Monday, February 08, 2010
Do you like this story?
Opening this weekend:
"Go To Your Room"
New work by Martin J. Kuntz
Friday, February 12, 2010
Opening Reception: 5:00pm - 10:00pm
at Invoke Studio
970 Fort Wayne Avenue, Suite C.
An Interview with Martin J. Kuntz
January 13, 2010
The Lockerbie Pub
Interview conducted and submitted by Robert Evans III
Robert: Sitting here at the Lockerbie Pub with artist Martin J. Kuntz, getting ready for Martin’s second solo show in Indianapolis, Feb, 12th 5pm at Invoke Studio, presented by Vergence Incorporated (VI). The show is called “Go To Your Room.” So Martin, tell us about your work.
Martin: My work predominately deals with themes from my childhood. Growing up with a somewhat turbulent upbringing, art functioned as a way for me to escape and create my own worlds.
Robert: Where did you grow up?
Martin: I was born in the Netherlands, but grew up in Indy. I stayed here until I left for college – Maryland Institute of College of Art where I was lucky enough to get a decent scholarship. I graduated Dec 2008.
Robert: One of the things I love about your work and why I have been so excited to show it is that it has a very modern iconographical basis. It deals with a lot of the imagery that people in our age group, between 25 and 35, looked at for inspiration when we were young.
The other is a very robust masculinity in your paintings. I think that is really different from a lot of contemporary art. Feminism is taught in schools and easily integrated into art where masculinity is somewhat negated. Typically, the robust alpha male icon that you use is something contemporary artists look at as a negative, oppressive symbol. It holds the weight of colonialism and sexuality. You take a different approach to it.
Martin: Pop culture for me – whether it was video games, comic books, or television – was just another means of escape. The title of the upcoming show, “Go To Your Room” relates to being put on “time out.” Being in my room all the time was both a punishment and an escape for me. I had to make due with what I had.
In college, I began with a lot of classical themes, figurative work, interior spaces; but I soon got bored with it. I had to ask myself what I originally enjoyed about art, so I went back to my roots. It was looking at comic books, video games, and it was what was most fun for me about making art. Trying to draw superheros and such. It was a way to reconcile my childhood, but it was also fun.
My dad was gone by the time I was about 7, so the work deals with trying to find masculinity in those pop cultures icons. Arnold Schwarzenegger, Terminator comes up a lot in my work. In Terminator 2, he serves as a surrogate father. You have this kid from a bad up-bringing, and this hero father figure comes in to save him, giving him purpose.

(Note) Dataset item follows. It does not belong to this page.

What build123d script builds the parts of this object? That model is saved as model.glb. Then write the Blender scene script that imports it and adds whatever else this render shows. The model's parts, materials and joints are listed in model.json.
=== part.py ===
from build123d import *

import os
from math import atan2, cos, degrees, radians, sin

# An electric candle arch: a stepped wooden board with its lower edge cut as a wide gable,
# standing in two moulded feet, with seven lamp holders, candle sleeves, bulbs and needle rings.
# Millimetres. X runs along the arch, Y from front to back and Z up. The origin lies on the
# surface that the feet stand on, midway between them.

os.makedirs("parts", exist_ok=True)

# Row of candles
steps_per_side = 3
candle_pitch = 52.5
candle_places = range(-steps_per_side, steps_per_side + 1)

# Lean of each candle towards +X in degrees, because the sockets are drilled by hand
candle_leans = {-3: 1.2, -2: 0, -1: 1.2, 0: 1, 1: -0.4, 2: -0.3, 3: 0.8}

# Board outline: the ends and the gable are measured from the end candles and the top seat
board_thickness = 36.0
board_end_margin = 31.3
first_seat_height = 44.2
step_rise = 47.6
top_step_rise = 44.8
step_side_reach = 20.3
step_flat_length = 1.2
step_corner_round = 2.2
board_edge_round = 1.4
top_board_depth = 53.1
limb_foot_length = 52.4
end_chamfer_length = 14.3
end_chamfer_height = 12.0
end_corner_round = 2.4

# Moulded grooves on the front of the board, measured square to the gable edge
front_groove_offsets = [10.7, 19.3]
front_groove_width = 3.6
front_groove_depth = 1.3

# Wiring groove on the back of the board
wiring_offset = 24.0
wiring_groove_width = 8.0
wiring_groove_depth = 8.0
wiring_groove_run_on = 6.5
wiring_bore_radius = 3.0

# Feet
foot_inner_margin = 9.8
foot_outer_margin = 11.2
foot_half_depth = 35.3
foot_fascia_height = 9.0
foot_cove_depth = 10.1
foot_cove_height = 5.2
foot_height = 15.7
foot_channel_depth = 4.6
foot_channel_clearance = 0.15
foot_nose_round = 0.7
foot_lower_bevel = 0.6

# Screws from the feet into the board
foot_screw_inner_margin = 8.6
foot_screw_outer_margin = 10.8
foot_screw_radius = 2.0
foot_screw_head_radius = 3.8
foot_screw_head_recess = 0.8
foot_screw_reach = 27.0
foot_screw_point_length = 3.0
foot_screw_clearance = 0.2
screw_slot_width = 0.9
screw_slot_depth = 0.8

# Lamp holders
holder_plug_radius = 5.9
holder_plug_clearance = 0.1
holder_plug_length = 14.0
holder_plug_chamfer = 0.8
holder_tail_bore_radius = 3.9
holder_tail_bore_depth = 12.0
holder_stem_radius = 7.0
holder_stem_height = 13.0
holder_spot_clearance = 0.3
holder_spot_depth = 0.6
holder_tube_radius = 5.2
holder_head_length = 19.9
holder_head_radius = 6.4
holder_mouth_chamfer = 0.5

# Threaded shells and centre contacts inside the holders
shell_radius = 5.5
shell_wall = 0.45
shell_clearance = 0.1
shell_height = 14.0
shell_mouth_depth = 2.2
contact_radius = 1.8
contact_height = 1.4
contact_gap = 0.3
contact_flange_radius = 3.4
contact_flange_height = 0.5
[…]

Robert: There is a dichotomy between your working with childhood themes and icons., it is both turbulent and playful. How do you think you communicate the depth of the message to your audience?

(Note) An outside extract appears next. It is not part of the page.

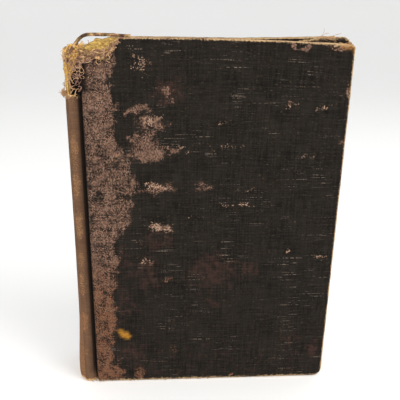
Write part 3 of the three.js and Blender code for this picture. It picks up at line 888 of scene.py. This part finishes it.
# %% [markdown]
# The card under it is a flexible strip with a long fibre. Bared at the head, it has split, yellowed with
# glue and lost its square end, so its face is pushed about and its top edge is ragged.

# %% Spine card
card_low, card_high = box_mm("spine_inlay")
CARD_HALF = card_high[1]
CARD_RADIUS = ARC_RADIUS - 0.5
CARD_FLAP = [(-5.7, -12.3), (-5.3, -12.75), (-4.8, -13.1), (-4.2, -13.3), (-3.6, -13.4), (-3.0, -13.45),
             *((u, -13.5) for u in (-2.4, -1.8, -1.2, -0.6, 0, 0.5))]


def card_shape(points):
    u, y, z = points.T
    bared = ease(141, 146, z) * ease(8, 4, y)
    swell = 0.05 + bared * (0.1 + 0.45 * uneven(y, z * 0.35, 1.6, 61) + 0.25 * uneven(y, z, 0.9, 62))
    swell = np.clip(swell, 0, 1.0) - 0.12 - flare(z) * ease(13.4, 10, np.abs(y))
    return np.stack([*outward(u, y, swell), z], 1)


def card_kept(u, y, z):
    """The card's head is ragged, and a split flap of it hangs over the shoulder."""
    ragged = float(uneven(y, u, 1.2, 63))
    if y < -CARD_HALF - 0.1:
        return 151.5 + 2.2 * ragged + 1.8 * max(u + 4, 0) < z < 162.4 + 0.6 * ragged
    torn_out = ((y + 2.5) / 5.5) ** 2 + ((z - 144) / 6.5) ** 2 < 1 + 0.9 * float(uneven(y, z, 1.7, 67))
    return z < 160.4 + 0.8 * ragged - 1.2 * max(0, -y - 9.5) and not torn_out


card_path = back_path(np.linspace(CARD_HALF, -CARD_HALF, 61), CARD_RADIUS) + CARD_FLAP
card_rows = [card_low[2], *np.arange(8, 138, 6), *np.arange(138, card_high[2] + 0.01, 0.5)]
bared_card = upright_sheet("bared_spine_card", card_path, card_rows, spine_card, 0.5, card_kept, card_shape)
settle(bared_card, "spine", "spine_inlay")

# %% [markdown]
# ## Leaves
# A prayer book of this size is sewn: sheets are folded and nested, four to a gathering, and the folds
# are sewn through. Each sheet here runs from the fore-edge, round its own fold at the rounded back, and
# out to the fore-edge again, so the book opens on real folded leaves. All share one slight waviness, so
# that neighbours never cross.

# %% Folded gatherings
SHEETS, LEAF = 4, 0.13
SEWN_RADIUS = ARC_CENTRE - box_mm("sewn_backs")[0][0]
leaf_rows = [0, 0.5, 1.5, 12, 35, 60, 80, 100, 124, 147, 157.5, 158.5, 159]
leaf_run = [0.5, 3, 5, 8, 13, 20, 32, 46, 62, 78, 93]


def wavy(u, z):
    return 0.28 * ease(10, 80, u) * uneven(u, z, 48, 71)


def leaf_blend(piece):
    """Bakes a leaf's place into its mesh; it stays where it is built."""
    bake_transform(piece)


def gathering(number):
    node = f"gathering_{number:02d}"
    low, high = box_mm(node)
    middle = (low[1] + high[1]) / 2
    rng = random.Random(number)
    points, faces, flat, rim = [], [], [], []
    for sheet in range(SHEETS):
        half = 0.08 + 0.16 * sheet
        trim_u, trim_z = rng.uniform(-0.12, 0.1), rng.uniform(-0.1, 0.1)
        fore = high[0] - 0.15 + trim_u
        back = float(back_curve(middle, SEWN_RADIUS)) + 0.56 - half
        leaf = [*np.linspace(back + half + 0.2, -0.5, 5)[1:], *leaf_run, fore - 1.2, fore - 0.4, fore]
        bend = [(back + half - half * math.cos(a), -half * math.sin(a)) for a in np.linspace(1.4, -1.4, 5)]
        run = [(u, -half) for u in reversed(leaf)] + bend + [(u, half) for u in leaf]
        run = [(u, middle + v) for u, v in reversed(run)]
        along = lengths_along(run)
        faces += grid_faces(len(leaf_rows), len(run), len(points))
        for row in leaf_rows:
            z = TEXT_LOW + row + trim_z * (row in (0, 0.5, 158.5, 159))
            for (u, y), s in zip(run, along):
                points.append((u, y, z))
                flat.append((s + 31 * number, z))
                rim.append(max(0, 1 - min(fore - u, row, leaf_rows[-1] - row) / 1.3))
    points = np.array(points)
    points[:, 1] += wavy(points[:, 0], points[:, 2])
    piece = make_piece(f"folded_leaves_{number:02d}", points, faces, leaf_paper, flat, {"rim": rim})
    thicken(piece, LEAF)
    leaf_blend(piece)
    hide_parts(node)
    return piece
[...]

Martin: Well, my work is so personal to me. I think a lot of chaos comes through in disparate imagery, combining very flat areas of shape and color. Looking at masculinity and pop culture and trying to figure out what you are supposed to be as a man when you grow up. A lot of it deals with the physical aspect of masculinity vs. what it means to be a man.
I touch base on the physical attributes of comic books. The deeper meaning is showing how I had to figure it out for myself. Having my mom try to be a mom and a dad. She never dated anyone so you’re on your own, and the things I was given to figure it out go into my paintings. There are not always positives to the physical aspect of life: it does not always teach you about morals or what to do with the physical stuff. My father was physically and verbally abusive, so going to my room was better than some of the consequences I could have gotten.

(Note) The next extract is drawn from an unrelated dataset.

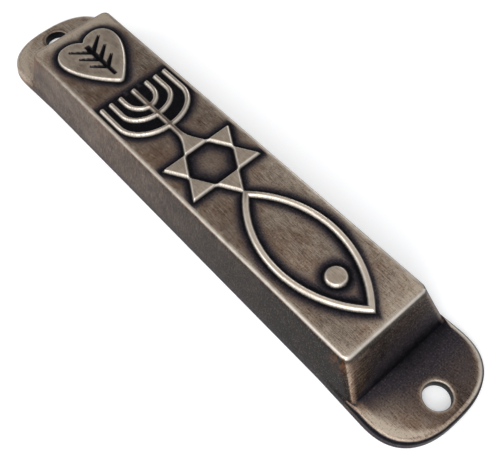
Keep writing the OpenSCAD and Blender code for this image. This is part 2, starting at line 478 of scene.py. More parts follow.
def front_patch(build):
    """The front face as a fine grid, raised where the decoration is."""
    flat_x, (low, high) = flat_part(FRONT_EDGE_R)
    ends = low + FLAT_MARGIN, high - FLAT_MARGIN
    border = Perimeter(flat_x - FLAT_MARGIN, ends, CELL, CORNER_CELLS)
    p = onto_walls(plane_grid(border.x, border.y), border)
    d = relief_distance(p)
    rise = np.clip((WALL_FOOT - d) / (WALL_FOOT - WALL_TOP), 0, 1)
    crown = CROWN_H * (1 - fade(np.maximum(WALL_TOP - d, 0), CROWN_W))
    moat = MOAT_DEPTH * bell(np.maximum(d - WALL_FOOT, 0), MOAT_W) * (rise <= 0)
    z = FRONT_Z + rise * (RELIEF_H - CROWN_H) + crown - moat
    ids = build.add(np.c_[p, z], **front_finish_and_highlight(p, d, rise))
    ids = ids.reshape(border.nx + 1, border.ny + 1)
    build.grid(ids)
    return border, border_of(ids)


def onto_walls(p, border):
    """Moves the grid points beside the relief's walls onto the foot and top of the walls."""
    d = relief_distance(p)
    steps = np.array([[SLOPE_STEP, 0], [0, SLOPE_STEP]])
    slope = np.stack([relief_distance(p + s) - relief_distance(p - s) for s in steps], axis=1)
    slope /= 2 * SLOPE_STEP
    slope /= np.maximum(np.linalg.norm(slope, axis=1), 1e-6)[:, None]
    half = CELL / 2
    inner = np.abs(p[:, 0]) < border.x[-1] - half
    inner &= (p[:, 1] > border.y[0] + half) & (p[:, 1] < border.y[-1] - half)
    for level in (WALL_FOOT, WALL_TOP):
        near = inner & (np.abs(d - level) < half)
        p[near] += (level - d[near])[:, None] * slope[near]
    return p


def front_finish_and_highlight(p, d, rise):
    """Finish of the front: sooty beside the relief, rubbed pale along the relief's edges, where a
    painted highlight lies as well.
    """
    x, y = p.T
    in_fish = fish_body(p)
    away = np.maximum(d, 0)
    nose = smooth((-24 - y) / 10)
    wide_halo = 0.5 - 0.3 * nose * (in_fish > 0) * smooth((x + 1) / 3) + 0.12 * bell(y - 26, 2.5)
    grime = 0.65 * np.exp(-((away / 0.8) ** 1.5)) + wide_halo * bell(away, 2.1)
    in_hexagon = smooth(1.5 - distance_to(p, STAR_Y) / HEXAGON_R)
    grime += 0.14 * nose * smooth(-in_fish / 1.2) + 0.2 * in_hexagon
    grime = np.maximum(np.minimum(grime, 1), 0.97 * between_arms(p)) * (1 - rise)
    in_vein = smooth(1 - (veins(p) - 0.15) / 0.3)
    grime = np.maximum(grime, 0.8 * in_vein)

    # edge: rubbed metal and a painted highlight along the top of the relief's walls
    edge = bell(d - WALL_TOP - 0.03, 0.13)
    stem = bell(x, 0.7) * smooth((23.4 - y) / 1.5) * smooth((y - 7.5) / 2)
    on_fish = smooth((-10.5 - y) / 2) * smooth(distance_to(p, EYE_Y) - EYE_R)
    on_leaf = smooth(y - 26) * smooth(-(d + 0.5))
    top_tone = 0.5 - 0.6 * stem + 0.4 * on_fish - 0.15 * on_leaf
    return dict(
        grime=grime,
        raised=smooth(rise) * (1 - in_vein),
        wear=edge * (1 - 0.75 * stem) * (1 - in_vein),
        tone=np.where(rise > 0.5, top_tone, face_tone(p)),
    )


def face_tone(p):
    """Brightness of the front's ground: lighter to the borders and in parts of the middle."""
    x, y = p.T
    to_side = half_w(FRONT_Z) - np.abs(x)
    to_low = y - lower_y(FRONT_Z)
    to_high = upper_y(FRONT_Z) - y
    rightwards = smooth((x + 6) / 12)
    edges = 0.45 * fade(to_side, 1.1) + 1.1 * fade(to_high, 1.7)
    low = (0.15 + 0.2 * rightwards) * fade(to_low, 5) + 0.3 * fade(to_low, 1.2)
    low += 0.1 * rightwards * smooth((5 - y) / 30)
    high = (0.1 + 0.25 * smooth(x / 4)) * smooth((y - 36) / 7)
    middle = 0.1 * bell(x, 5) + 0.12 * rightwards * bell(y + 9, 8)
    left_in_fish = 0.16 * bell(x + 3, 2) * bell(y + 26, 5)
    return 0.36 + edges + low + high + middle + left_in_fish


# ---------------------------------------------------------------- the sides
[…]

Robert: So would you say your work creates a place of solitude?
Martin: No, I would not say that at all. Much of it strives to create a visual cacophony – a lot of things coming at you at once. A lot of times it’s hard to decipher what is important. Occasionally, there is some aggression.
The painting, “Every Other Weekend” is about having to go to my dad’s every other weekend. On one side, there is my face, and the other is a gorilla representing my father. I use animals to personify human aggression and vibrant colors to create dissidence.
Robert: The work is also really big, so you are confronted by color, shape and icon.
Martin: I like to work really big also. No smaller than 4feet by 4 feet and above.
Robert: I wonder with the changes in culture now, cartoons and pop culture have changed since we were kids. I wonder what types of imagery and personal subjects you think you will look to in the future. How do you think they have changed for you and will change in the future?
Martin: I hunt on the Internet a lot. I don’t think I have extrapolated everything form my childhood, but eventually I think I will come to a point where I am talking about what is going on now as an adult man.
Painting childhood as a theme and making art as an adult, there is something everyone can relate to. There is simplicity in childhood, but there are just as many messages that can be conveyed in talking about childhood as in adult life. I have a lot of fun making work, and I don’t think it would be as much fun working with adult ideas.